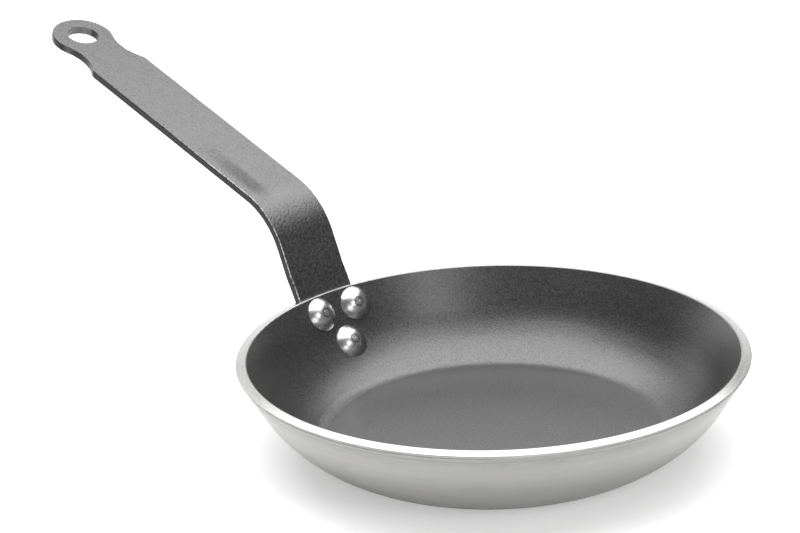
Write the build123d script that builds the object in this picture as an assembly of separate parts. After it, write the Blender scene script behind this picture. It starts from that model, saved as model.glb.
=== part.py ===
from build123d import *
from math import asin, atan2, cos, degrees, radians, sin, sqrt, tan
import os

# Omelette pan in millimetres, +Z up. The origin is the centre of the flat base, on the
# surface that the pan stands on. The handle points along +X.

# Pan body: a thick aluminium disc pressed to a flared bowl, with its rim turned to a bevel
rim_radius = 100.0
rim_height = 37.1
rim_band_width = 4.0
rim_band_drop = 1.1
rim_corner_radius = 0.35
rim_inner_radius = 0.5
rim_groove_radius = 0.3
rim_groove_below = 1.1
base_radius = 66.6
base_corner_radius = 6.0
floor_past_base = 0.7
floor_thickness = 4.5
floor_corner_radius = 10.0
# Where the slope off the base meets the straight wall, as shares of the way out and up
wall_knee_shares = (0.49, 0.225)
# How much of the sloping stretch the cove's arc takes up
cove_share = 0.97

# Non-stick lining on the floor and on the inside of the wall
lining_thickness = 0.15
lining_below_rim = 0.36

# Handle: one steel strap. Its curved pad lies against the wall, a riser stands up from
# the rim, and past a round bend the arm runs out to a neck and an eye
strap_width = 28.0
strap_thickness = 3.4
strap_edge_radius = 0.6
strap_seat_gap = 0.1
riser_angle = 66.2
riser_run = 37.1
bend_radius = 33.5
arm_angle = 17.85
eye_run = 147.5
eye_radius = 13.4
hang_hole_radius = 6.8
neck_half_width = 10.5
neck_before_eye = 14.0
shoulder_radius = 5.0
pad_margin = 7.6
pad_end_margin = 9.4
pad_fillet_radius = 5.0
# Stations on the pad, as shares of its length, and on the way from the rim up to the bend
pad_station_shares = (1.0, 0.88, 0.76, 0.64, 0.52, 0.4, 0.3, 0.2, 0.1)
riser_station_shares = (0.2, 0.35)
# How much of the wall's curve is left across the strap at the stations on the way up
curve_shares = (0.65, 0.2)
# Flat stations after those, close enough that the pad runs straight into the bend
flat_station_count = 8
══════
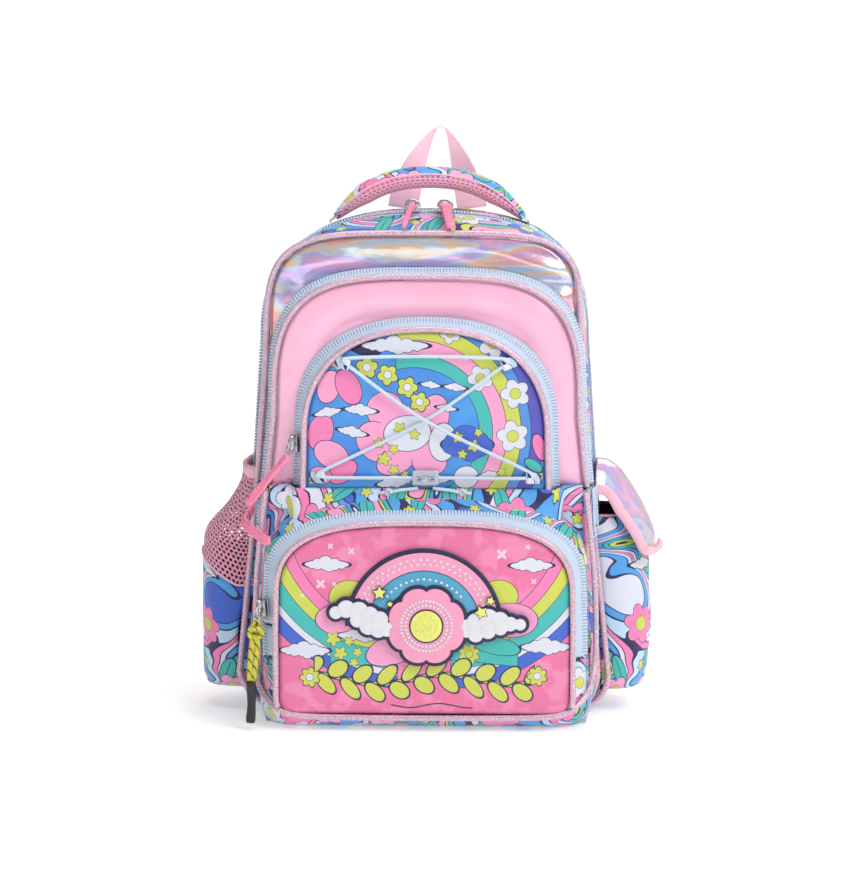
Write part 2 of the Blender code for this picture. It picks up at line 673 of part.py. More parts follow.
══════
Extract exactly the run of lines beginning at the line with "Write the build123d" and ending at the line with "# surface that", including both ends and nothing beyond them.

Write the build123d script that builds the object in this picture as an assembly of separate parts. After it, write the Blender scene script behind this picture. It starts from that model, saved as model.glb.
=== part.py ===
from build123d import *
from math import asin, atan2, cos, degrees, radians, sin, sqrt, tan
import os

# Omelette pan in millimetres, +Z up. The origin is the centre of the flat base, on the
# surface that the pan stands on. The handle points along +X.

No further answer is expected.